2. Coûts plus élevés
Selon l’étude de 2014 du Surveillant des prix, il faut également tenir compte des coûts plus élevés dans certains domaines :
- La publicité: pour attirer le consommateur, les entreprises investissent de gros moyens dans le marketing (campagnes publicitaires, emballages, etc.). La moitié des coûts totaux de certains produits de marque sont occasionnés par des frais de marketing, dans le but d’asseoir la sympathie de la marque auprès des consommateurs. Les frais de publicité sont en outre environ trois fois plus élevés qu’en Allemagne. L’écart est encore plus important en ce qui concerne la publicité télévisée (quasi-monopole de la SSR). De plus, les frais de référencement sur les moteurs de recherches en ligne sont deux à trois fois plus élevés qu’à l’étranger. En dernier lieu, les nombreuses actions hebdomadaires impliquent des emballages spéciaux qui renchérissent forcément les coûts et donc le prix final.
- L’immobilier, le transport, la logistique, l’énergie: Selon l’étude de BAK Basel de 2017, environ un tiers du surcoût du commerce de détail est dû à ces domaines dont près de la moitié dû à l’immobilier (40%). Selon, l’étude du Surveillant des prix de 2014, les coûts de transport sont de 30 à 50% supérieurs à ceux en Allemagne.

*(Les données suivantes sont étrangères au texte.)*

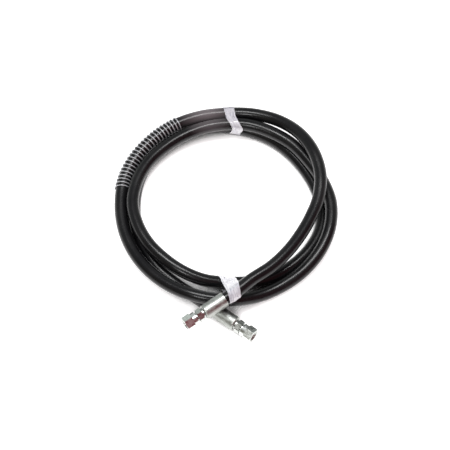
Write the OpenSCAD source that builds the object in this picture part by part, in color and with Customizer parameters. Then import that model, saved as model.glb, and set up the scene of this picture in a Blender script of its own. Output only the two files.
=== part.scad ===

- Divers: la topographie, l’exigüité du marché, le plurilinguisme.
3. Coûts plus faibles
Si les facteurs ci-dessus montrent des coûts plus élevés qu’à l’étranger, d’autres domaines permettent au contraire de diminuer les coûts: le coût unitaire du travail moins élevé (lire plus haut), les taux d’intérêt plus bas, ainsi que la fiscalité plus douce.
Et donc?
L’îlot de cherté suisse n’est pas une fatalité. L’argument des salaires suisses élevés est utilisé par certains groupes d’intérêt qui ne souhaitent pas voir leur marges diminuer. Le manque de concurrence est responsable pour près de moitié de l’îlot de cherté, puisque les entreprises cherchent à exploiter le pouvoir d’achat des consommateurs. Le cloisonnement du marché suisse par les sociétés étrangères fait également monter les prix de façon significative, chiffré à environ 25-30 milliards. Par ailleurs, la concentration du marché intérieur aux mains de quelques entreprises conduit les entreprises à attirer le consommateur non pas par des baisses de prix, mais par la multiplication de campagne de publicité, dont les coûts atteignent même la moitié du prix total pour certains produits de marques, et qui contribuent donc à alimenter l’îlot de cherté.